Wilson’s lawyer Kenneth L. Lawson did not comment about the sentencing.

Several of Wilson’s families members said they were distraught about the judge’s sentence. They said the note was a joke and that Wilson didn’t mean any harm.

“The sentencing should have been much lighter,” said Chiquita Wallace, Wilson’s niece, who said Wilson did not have a prior criminal record and has been an upstanding citizen her whole life. “The truth never really came out.”

Wilson, who was 37 and living in Arlington, Texas, at the time of the May 2004 incident, has been jailed in Kentucky since.

Wilson was traveling on an American Airlines flight with 129 passengers from Dallas to Boston when, in Nashville airspace, she went to the bathroom and claimed she found a bomb note, authorities said.

The note read: “There is a bomb on board this flt (sic) to Boston in cargo. Live Sadaam (sic)!”

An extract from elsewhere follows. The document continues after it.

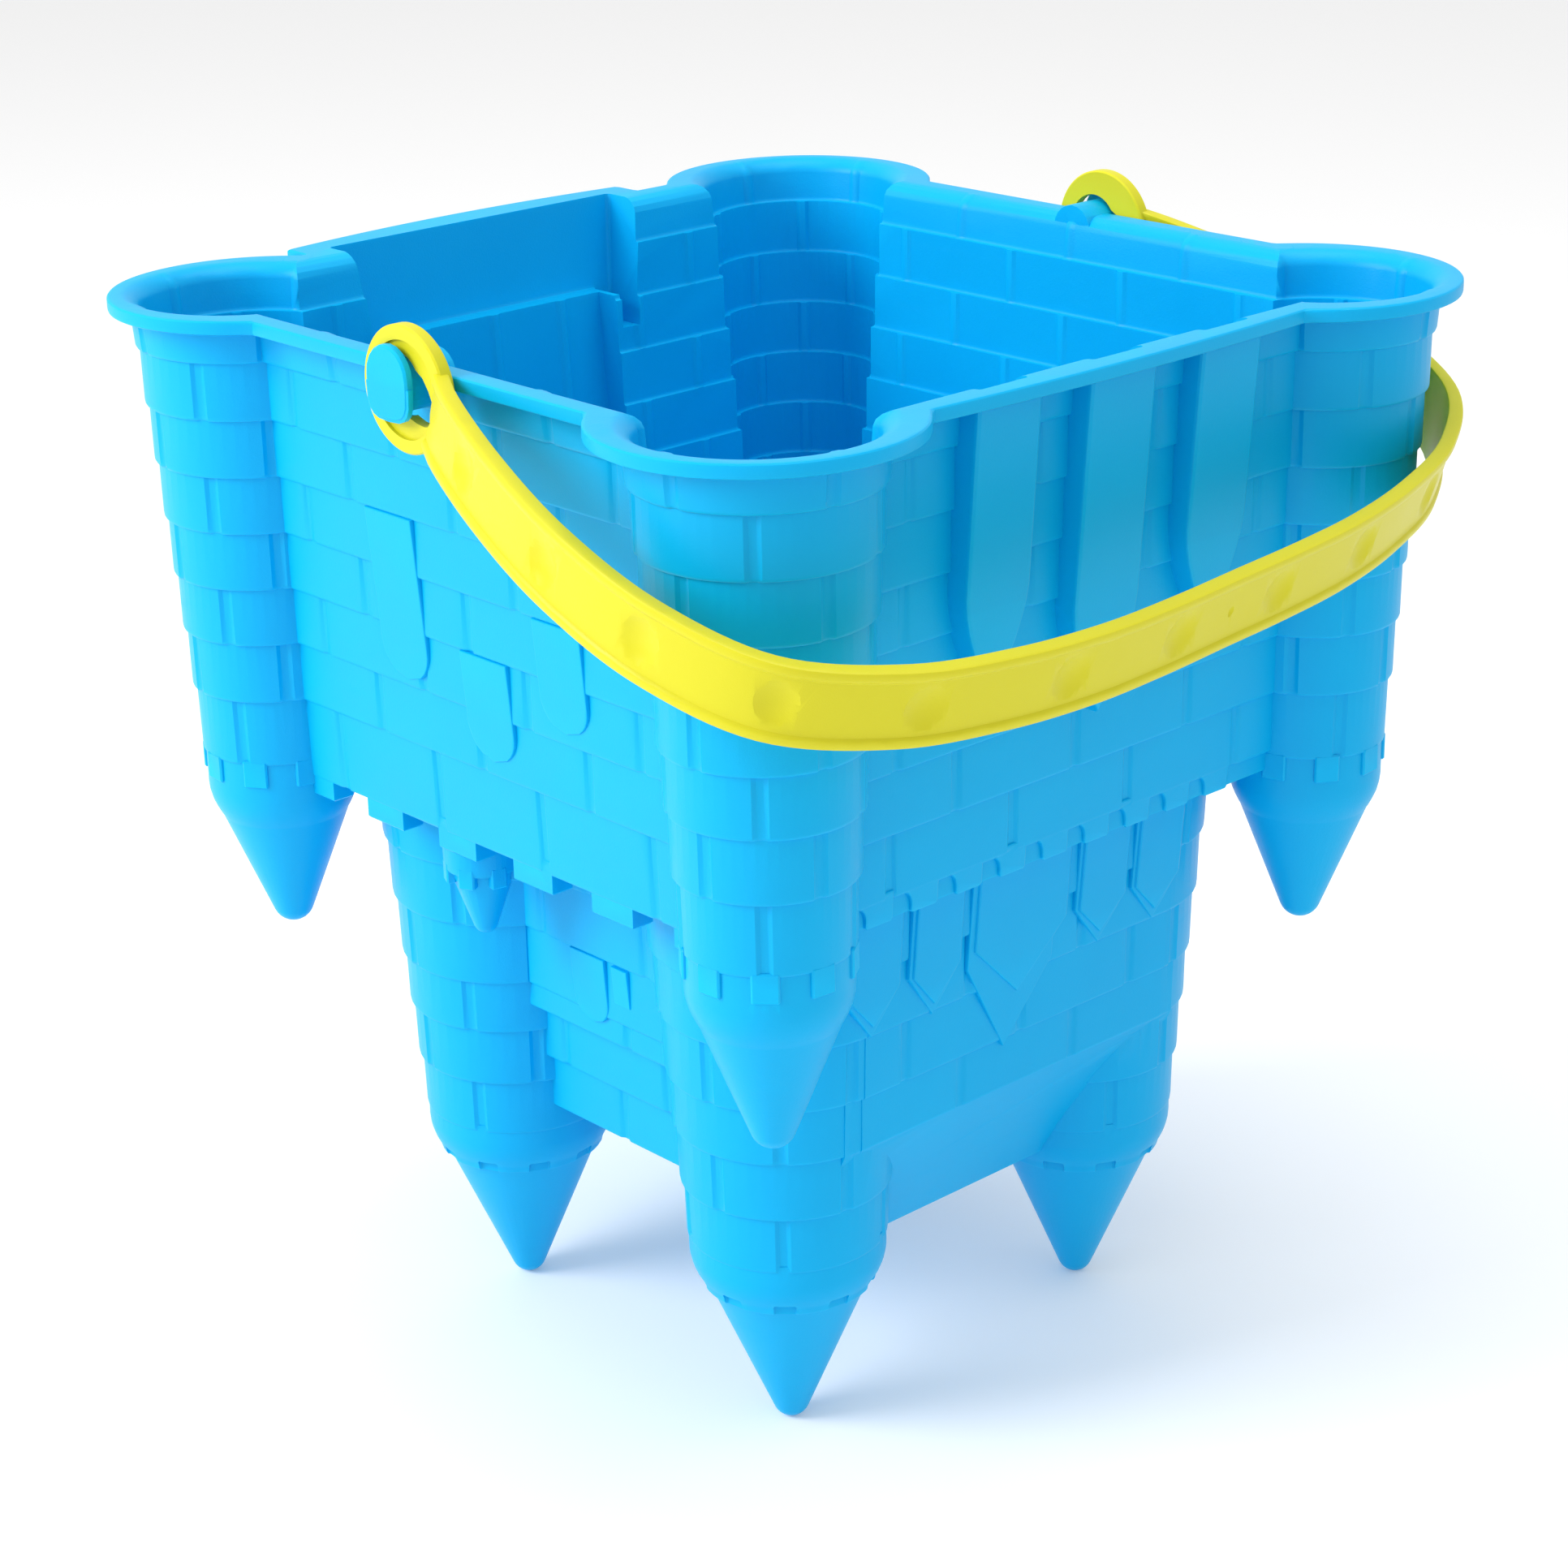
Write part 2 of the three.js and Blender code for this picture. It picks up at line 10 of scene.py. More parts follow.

During testimony Friday, flight attendants who were on the flight said Wilson came out of the airplane lavatory and handed them the note. But they never suspected she wrote it, though she has since acknowledged it.

Kathy Glauser, one of the flight attendants who testified, said her reaction to learning Wilson wrote the note “was like a stab through the heart.”

Two fighter jets escorted the airplane to Nashville International Airport, where it was evacuated. Authorities didn’t find a bomb on the aircraft.